Roth, J. (2022). Pretest with Caution: Event-Study Estimates after Testing for Parallel Trends.
Shows that the common practice of testing for parallel pre-trends and proceeding conditional on 'passing' can lead to distorted inference. Proposes honest confidence intervals that account for pre-testing. Fundamentally changes how researchers should think about event study pre-trends in DiD designs.
Application (7)
Gruber, J. (1994). The Incidence of Mandated Maternity Benefits.
Gruber used a DID design exploiting variation in state-level mandated maternity benefits to show that the costs of these benefits were shifted to workers in the form of lower wages. This study is a classic example of how DID can exploit policy variation across states and time.
Autor, D. H. (2003). Outsourcing at Will: The Contribution of Unjust Dismissal Doctrine to the Growth of Employment Outsourcing.
Autor used a DID design that exploited the staggered adoption of wrongful-discharge protections across U.S. states. He found that stronger employment protections led firms to outsource more jobs. This paper is a model for using staggered state-level policy changes in a DID framework.
Lerner, J., & Wulf, J. (2007). Innovation and Incentives: Evidence from Corporate R&D.

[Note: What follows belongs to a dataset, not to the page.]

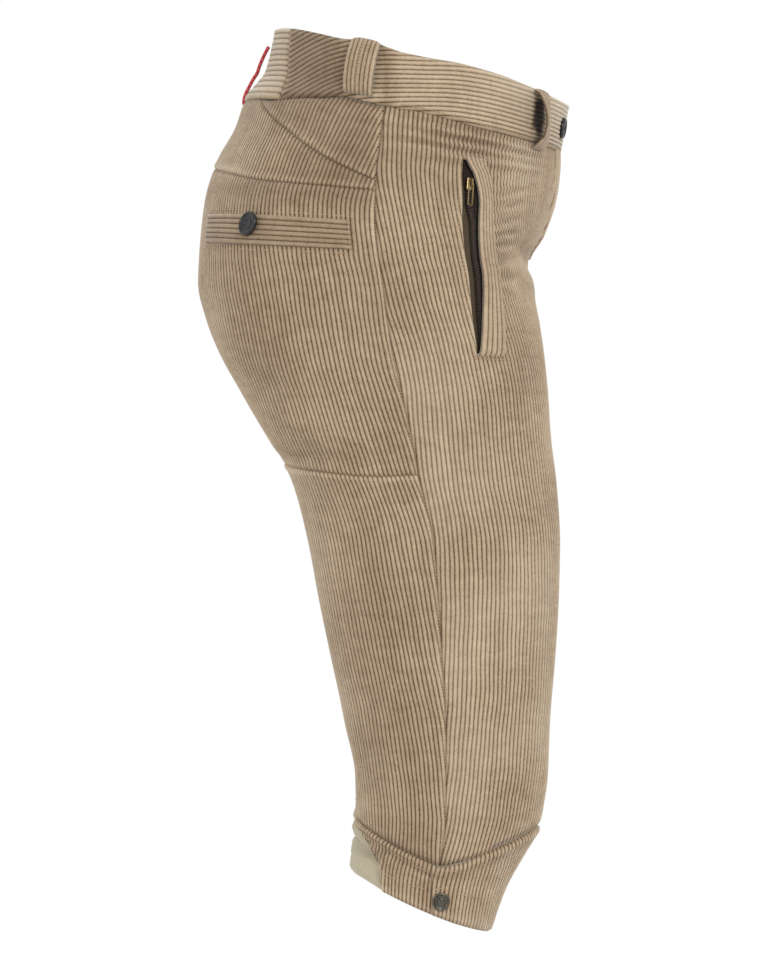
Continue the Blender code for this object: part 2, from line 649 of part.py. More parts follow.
def pocket_parts(side, cloth, lining, tape):
    """Welt in front of the mouth, the pocket's cloth behind it and the zip's tape."""
    top, bottom = POCKET[0][0], POCKET[-1][0]

    def welt(drop):
        edges = pocket_lines(np.clip(drop, top, bottom))
        return (edges["mouth_front"], drop), (edges["welt_seam"], drop)

    inside = [v for v in HIP_ROWS + SEAT_ROWS if top <= v <= bottom]
    ends = [top - 2] + inside + [bottom + 2]
    laid_strip("pocket_welt", side, welt, 5, ends, LAP_GAP, WELT_THICK, cloth)

    drops = np.array([top - 4] + inside + [bottom + 3], float)
    edges = pocket_lines(np.clip(drops, top, bottom))
    for name, low, high, height, thick, mat, columns in (
        ("zip_tape", (edges["mouth_back"] + edges["mouth_front"]) / 2 - 3, edges["mouth_front"] + 9,
         -CLOTH - UNDER_GAP, TAPE_THICK, tape, 4),
        ("pocket_inside", edges["mouth_back"] - 9, edges["mouth_front"] + 14,
         -CLOTH - UNDER_GAP - LAP_GAP - TAPE_THICK, POCKET_CLOTH, lining, 4),
    ):
        share = np.linspace(0, 1, columns)
        along = low[:, None] + (high - low)[:, None] * share
        drop = drops[:, None] + 0 * along
        panel(name, side, at_distance(along, drop), drop, mat, height=height, thick=thick)


def back_pocket(side, cloth):
    w = BACK_WELT

    def lines(share):
        along = w["near"] + (w["far"] - w["near"]) * share
        bottom = w["bottom_near"] + (w["bottom_far"] - w["bottom_near"]) * share
        return (along, w["top"]), (along, bottom)

    lengths = np.linspace(0, 1, 11)
    laid_strip("back_pocket_welt", side, lines, w["wales"], lengths, LAP_GAP, WELT_THICK, cloth)


def belt_loops(side, cloth):
    for name, row in LOOPS.items():
        f = dict(zip(LOOP_COLUMNS, row))

        def lines(share, f=f):
            along = f["top_along"] + (f["bottom_along"] - f["top_along"]) * share
            drop = f["top"] + (f["bottom"] - f["top"]) * share
            half = f["width"] / 2
            return (along - half, drop), (along + half, drop)

        wales = round(f["width"] / WALE)
        base = BAND - CLOTH + WALE_HEIGHT + REST_GAP
        foot = LAP_GAP - base if f["bottom"] > BAND_DEPTH else 0.0

        def arch(share, f=f, foot=foot):
            if share == 0:
                return -WALE_HEIGHT
            return foot if share == 1 else f["stand_off"] * min(1.0, math.sin(math.pi * share) * 1.6)

        laid_strip(name, side, lines, wales, np.linspace(0, 1, 9), base, LOOP_THICK, cloth, arch)


def fly(cloth):
    """Strip over the front fastening, on the wearer's right, its ribs along the front edge."""
    top, bottom = FLY["top"], FLY["bottom"]
    drops = [top] + [v for v in HIP_ROWS + SEAT_ROWS if top < v < bottom] + [bottom]

    def lines(drop):
        share = (drop - top) / (bottom - top)
        front = float(side_distance(np.array([2 * SEAM_STEP]), np.array([drop]))[0])
        width = FLY["foot"] + (FLY["width"] - FLY["foot"]) * math.sqrt(max(0.0, 1 - share**2.4))
        return (front, drop), (front - width, drop)

    laid_strip("fly", "right", lines, 9, drops, LAP_GAP, CLOTH, cloth)


# ---------------------------------------------------------------- hard pieces

def place_at(along, drop, height, side):
    """A point above the cloth, and the directions out of the cloth and up along it."""
    around = at_distance([along], [drop])
    step = 1.5
    here = lifted(around, np.array([drop]), height)[0]
    above = lifted(around, np.array([drop - step]), height)[0]
    out = normals(around, np.array([float(drop)]))[0]
    up = above - here
    if side == "left":
        here, out, up = (v * np.array([-1.0, 1.0, 1.0]) for v in (here, out, up))
    return Vector(here), Vector(out), Vector(up)


def button_profile(radius, thick):
    """A button's half section: raised rim round a dished middle."""
    shape = (
        (0, 0), (0.84, 0), (1, 0.45), (0.93, 1), (0.78, 0.96), (0.7, 0.7), (0.3, 0.68), (0, 0.8),
    )
    return [(radius * out, thick * up) for out, up in shape]


def buttons(horn):
    rib = BAND - CLOTH + WALE_HEIGHT
    drop = WAIST_BUTTON["drop"]
    front = float(side_distance(np.array([0.001]), np.array([drop]))[0])
    # The band's flat facets lie inside its curve, which leaves the gap under this button.
    place = place_at(front - WAIST_BUTTON["from_front"], drop, rib, "right")
    profile = button_profile(WAIST_BUTTON["radius"], BUTTON["thick"])
    turned("waist_button", profile, *place[:2], horn, up=place[2])
    profile = button_profile(BUTTON["radius"], BUTTON["thick"])
    for side in ("right", "left"):
        height = LAP_GAP + WELT_THICK + WALE_HEIGHT + 2 * REST_GAP
        place = place_at(BACK_BUTTON["along"], BACK_BUTTON["drop"], height, side)
        turned(f"back_pocket_button_{side}", profile, *place[:2], horn, up=place[2])


def snaps(metal):
    for side in ("right", "left"):
        place = place_at(SNAP["along"], SNAP["drop"], CLOTH + UNDER_GAP + 2 * REST_GAP, side)
        r = SNAP["radius"]
        profile = (
            (0, 0), (r * 0.9, 0), (r, 0.8), (r * 0.9, 2.1), (r * 0.72, 1.6), (r * 0.5, 1.4), (r * 0.38, 2.0),
            (0, 2.3),
        )
        turned(f"cuff_snap_{side}", profile, *place[:2], metal, up=place[2])


def box_mesh(name, size, centre, material_used):
    work = bmesh.new()
    bmesh.ops.create_cube(work, size=1.0)
    for vert in work.verts:
        vert.co = Vector(centre[k] + vert.co[k] * size[k] for k in range(3)) * MM
    mesh = bpy.data.meshes.new(name)
    work.to_mesh(mesh)
    work.free()
    mesh.materials.append(material_used)
    obj = bpy.data.objects.new(name, mesh)
    bpy.context.scene.collection.objects.link(obj)
    return obj


def prism(name, outline, width, material_used):
    """A flat outline in the (y, z) plane, drawn out across x."""
    work = bmesh.new()
    ends = [[work.verts.new(Vector((x, y, z)) * MM) for y, z in outline] for x in (-width / 2, width / 2)]
    work.faces.new(ends[0])
    work.faces.new(ends[1][::-1])
    for k in range(len(outline)):
        j = (k + 1) % len(outline)
        work.faces.new((ends[0][j], ends[0][k], ends[1][k], ends[1][j]))
    bmesh.ops.recalc_face_normals(work, faces=work.faces)
    mesh = bpy.data.meshes.new(name)
    work.to_mesh(mesh)
    work.free()
    mesh.materials.append(material_used)
    obj = bpy.data.objects.new(name, mesh)
    bpy.context.scene.collection.objects.link(obj)
    return obj


def zip_slider(side, metal):
    """Slider with a hook that traps the pull's bar, and the wire pull on the hinge through that bar."""
    edges = pocket_lines(SLIDER_DROP)
    along = (edges["mouth_back"] + edges["mouth_front"]) / 2
    centre, out, up = place_at(along, SLIDER_DROP, REST_GAP - CLOTH - UNDER_GAP, side)
    at = frame_at(centre, out, up)
    thick = SLIDER["thick"]
    size = (SLIDER["width"], SLIDER["length"], thick)
    body = box_mesh(f"zip_slider_{side}", size, (0, 0, thick / 2), metal)
    body.matrix_world = at
    bevel = body.modifiers.new("rounded", "BEVEL")
    bevel.width = 0.9 * MM
    bevel.segments = 2
    wire, room = PULL["wire"], 0.35
    bar_y, bar_z = 1.0, thick + room + wire / 2
    low, high = thick - 0.5, thick + 2 * room + wire
    # The hook's side view: up from the body in front of the bar, over it and down behind it.
    hook = prism("hook", (
        (bar_y + 3.6, low), (bar_y + 3.0, high + 0.6), (bar_y + 1.8, high + 1.1),
        (bar_y - 1.6, high + 1.1), (bar_y - 2.4, high + 0.3), (bar_y - 2.4, thick + room),
        (bar_y - 1.3, thick + room), (bar_y - 1.3, high), (bar_y + 1.3, high), (bar_y + 1.3, low),
    ), 1.4, metal)
    hook.matrix_world = at
    hook.hide_render = True
    hook.display_type = "WIRE"
    union = body.modifiers.new("hook", "BOOLEAN")
    union.operation = "UNION"
    union.solver = "EXACT"
    union.object = hook

    pull = bpy.data.curves.new(f"zip_pull_{side}", "CURVE")
    pull.dimensions = "3D"
    pull.bevel_depth = wire / 2 * MM
    pull.bevel_resolution = 1
    half, length, bend = (PULL["width"] - wire) / 2, PULL["length"] - wire, 1.2
    points = []
    for cx, cy, start in (
        (half - bend, -bend, 0), (-half + bend, -bend, 90),
        (-half + bend, bend - length, 180), (half - bend, bend - length, 270),
    ):
        for k in range(4):
            turn = math.radians(start + 30 * k)
            points.append((cx + bend * math.cos(turn), cy + bend * math.sin(turn)))
    spline = pull.splines.new("POLY")
    spline.points.add(len(points) - 1)
    for point, (x, y) in zip(spline.points, points):
        point.co = (x * MM, y * MM, 0, 1)
    spline.use_cyclic_u = True
    pull.materials.append(metal)
    obj = bpy.data.objects.new(f"zip_pull_{side}", pull)
    bpy.context.scene.collection.objects.link(obj)
    obj.matrix_world = at @ Matrix.Translation(Vector((0, bar_y, bar_z)) * MM)


def cord_loop(red):
    """Bow of cord sewn to the waistband's back piece at its two ends."""
    f = CORD_LOOP
    shares = np.linspace(0, 1, 17)
    drop = f["top"] + (f["bottom"] - f["top"]) * shares
    lift = BAND - CLOTH + WALE_HEIGHT + REST_GAP + f["radius"] + f["bow"] * np.sin(math.pi * shares)
    around = np.full(len(shares), 2.0)
    points = surface(around, drop) + normals(around, drop) * lift[:, None]
    points[:, 0] = 0
    curve = bpy.data.curves.new("hanging_loop", "CURVE")
    curve.dimensions = "3D"
    curve.bevel_depth = f["radius"] * MM
    curve.bevel_resolution = 2
    curve.use_fill_caps = True
    spline = curve.splines.new("POLY")
    spline.points.add(len(points) - 1)
    for point, place in zip(spline.points, points):
        point.co = (*(v * MM for v in place), 1)
    curve.materials.append(red)
    obj = bpy.data.objects.new("hanging_loop", curve)
    bpy.context.scene.collection.objects.link(obj)


def main():
    for obj in list(bpy.data.objects):
        bpy.data.objects.remove(obj)
    cloth = material("corduroy", (0.42, 0.31, 0.21), 0.9)
    knit = material("stretch_knit", (0.43, 0.38, 0.27), 0.95)
    lining = material("pocket_cloth", (0.09, 0.08, 0.06), 0.9)
    tape = material("zip_tape", (0.07, 0.045, 0.03), 0.8)
    horn = material("button", (0.036, 0.034, 0.031), 0.3)
    metal = material("gunmetal", (0.16, 0.14, 0.12), 0.35, 0.9)
    red = material("red_cord", (0.55, 0.06, 0.07), 0.8)
    waistband(cloth)
    fly(cloth)
    for side in ("right", "left"):
        front_panel(side, cloth)
        yoke_panels(side, cloth)
        seat_panel(side, cloth)
        back_leg(side, cloth)
        cuffs(side, cloth)
        calf_insert(side, knit)
        pocket_parts(side, cloth, lining, tape)
        back_pocket(side, cloth)
        belt_loops(side, cloth)
        zip_slider(side, metal)
    buttons(horn)
    snaps(metal)
    cord_loop(red)


main()
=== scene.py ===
"""Dresses the corduroy breeches: ribbed cloth, seams, stitching, zips, buttons, cord and knit.

Lengths are in millimetres. Shapes are worked out for the wearer's right side and mirrored for the left."""

import json
import math

import bpy
import numpy as np
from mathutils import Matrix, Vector

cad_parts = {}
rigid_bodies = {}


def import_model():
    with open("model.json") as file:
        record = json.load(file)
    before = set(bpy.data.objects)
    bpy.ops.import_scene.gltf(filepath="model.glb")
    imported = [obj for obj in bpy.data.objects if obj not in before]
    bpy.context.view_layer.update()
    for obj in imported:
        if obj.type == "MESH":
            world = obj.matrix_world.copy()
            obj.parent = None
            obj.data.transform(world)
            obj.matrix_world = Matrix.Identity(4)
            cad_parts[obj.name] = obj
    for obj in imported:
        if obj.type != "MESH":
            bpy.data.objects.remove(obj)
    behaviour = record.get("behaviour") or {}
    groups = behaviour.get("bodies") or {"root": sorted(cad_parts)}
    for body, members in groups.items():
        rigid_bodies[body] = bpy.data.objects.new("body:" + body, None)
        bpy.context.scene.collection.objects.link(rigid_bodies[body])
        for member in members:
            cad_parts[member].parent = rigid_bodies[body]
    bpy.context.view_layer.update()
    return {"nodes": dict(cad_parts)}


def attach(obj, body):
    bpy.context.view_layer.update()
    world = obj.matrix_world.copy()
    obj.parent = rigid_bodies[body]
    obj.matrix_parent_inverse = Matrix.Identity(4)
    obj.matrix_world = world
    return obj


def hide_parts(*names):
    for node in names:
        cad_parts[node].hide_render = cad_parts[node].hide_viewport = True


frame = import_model()

BODY = "breeches"
BOTH = ("right", "left")
MM = 0.001
HEM_DROP, CROTCH_DROP = 671, 240.0
BAND = 4.0                 # the waistband's two layers
SEAM_GAP = 0.04            # between the two sides at the middle
SIDE = 0.2                 # half the gap between two panels at a seam
TUCK = 1.6                 # how far a panel reaches under its neighbour at a seam
WALL = 1.6                 # a panel's thickness under its ribs
FRONT_CENTRE, BACK_CENTRE = 0.0002, 1.9998
FAR = 99.0                 # a distance beyond every edge's reach
RIB = 0.95                 # height of a rib over the groove
RIB_MIDDLE = 0.55          # the part of a rib that lies below the cloth's own surface
PROFILE = ((0.0, 0.0), (0.14, 0.72), (0.36, 1.0), (0.64, 1.0), (0.86, 0.72))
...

This paper applied panel data methods including DID-style designs to study how compensation incentives for R&D managers affect innovation outcomes. It illustrates how DID thinking can be applied to management and innovation questions.
Flammer, C. (2015). Does Corporate Social Responsibility Lead to Superior Financial Performance? A Regression Discontinuity Approach.
Although primarily an RDD paper, Flammer also used DID-style before-after comparisons around shareholder proposals on CSR. Published in Management Science, it is a prominent example of quasi-experimental methods in top management journals.
Kellogg, R. (2011). Learning by Drilling: Interfirm Learning and Relationship Persistence in the Texas Oilpatch.
Kellogg used a DID approach leveraging oil price shocks to study how interfirm relationships affect productivity in the Texas oil industry. It is an excellent example of DID applied to organizational learning and firm boundaries questions relevant to strategy scholars.
Duflo, E. (2001). Schooling and Labor Market Consequences of School Construction in Indonesia: Evidence from an Unusual Policy Experiment.
Uses DiD comparing cohorts exposed to a massive school construction program in Indonesia to older cohorts not exposed, across regions with different program intensity. A beautifully clean application showing how DiD can exploit variation in treatment intensity across space and cohorts.
Agarwal, R., & Ohyama, A. (2013). Industry or Academia, Basic or Applied? Career Choices and Earnings Trajectories of Scientists.
Uses panel data on scientists' career choices with DiD-style comparisons to identify the effect of early career environment on long-run earnings trajectories. A management-journal application showing how DiD logic can be applied to career and human capital questions.
Survey (2)
Roth, J., Sant'Anna, P. H. C., Bilinski, A., & Poe, J. (2023). What's Trending in Difference-in-Differences? A Synthesis of the Recent Econometrics Literature.
This comprehensive survey synthesizes the explosion of recent econometric work on DID, covering staggered treatment timing, heterogeneous treatment effects, pre-trends testing, and new estimators. It is the essential starting point for understanding the modern DID literature.
Cunningham, S. (2021). Causal Inference: The Mixtape.
An accessible textbook with an excellent DiD chapter that walks through the intuition, the math, and the code (in Stata and R). Freely available online at mixtape.scunning.com, it is a valuable companion for students who want worked examples alongside formal treatment.